As such, the 2022 Earth Day Google Doodle will show the glacier at the peak of Tanzania’s Mt. Kilimanjaro melting away between December 1986 to 2020; glacial retreat in Sermersooq, Greenland from December 2000 to 2020; shocking coral bleaching around the Great Barrier Reef’s Lizard Island from March 2016 to October 2017; and the destruction of the Harz Forests in Elend, Germany between December 1995 and 2020.

A GIF of glacier retreat at the summit of Mt. Kilimanjaro in Tanzania from December 1986 to 2020.

Glacier retreat at the summit of Mt. Kilimanjaro in Tanzania from December 1986 to 2020.
Credit: Google

A GIF of glacier retreat in Sermersooq, Greenland from December 2000 to 2020.

Glacier retreat in Sermersooq, Greenland from December 2000 to 2020.
Credit: Google

A GIF of coral bleaching in the Great Barrier Reef from March 2016 to October 2017.

Coral bleaching in the Great Barrier Reef from March 2016 to October 2017.
Credit: Google / The Ocean Agency

A GIF of destruction of the Harz Forests in Germany from December 1995 to 2020.

Destruction of the Harz Forests in Germany from December 1995 to 2020.
Credit: Google

Most of the pictures in the Google Doodle were taken from Google Earth, however the footage of Australia’s coral bleaching came from The Ocean Agency, a non-profit conservation organisation. The Doodle is set to go live in the U.S. on April 21 at 9 p.m. PDT.

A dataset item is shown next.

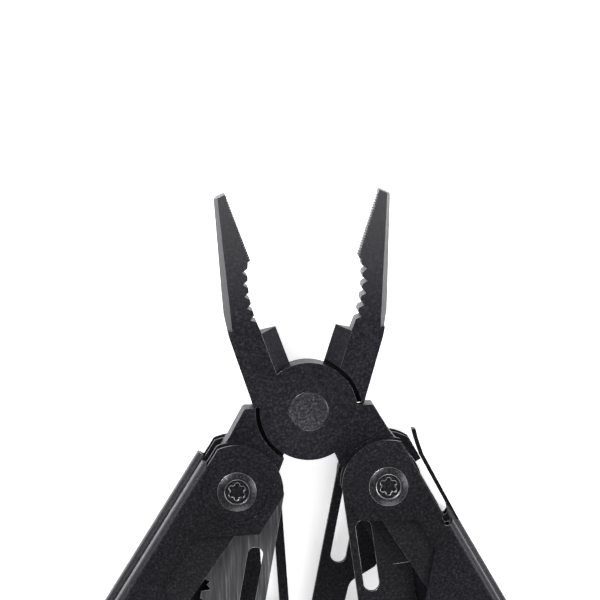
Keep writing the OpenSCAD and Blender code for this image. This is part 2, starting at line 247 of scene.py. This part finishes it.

This Earth Day Google Doodle is notably more dire than the one published last year, which had a more optimistic, tree-planting vibe. But then again, you can’t say the situation doesn’t call for it. We need to take immediate and drastic action to halt climate change, otherwise the disappearance of natural wonders such as these will soon be the least of our problems.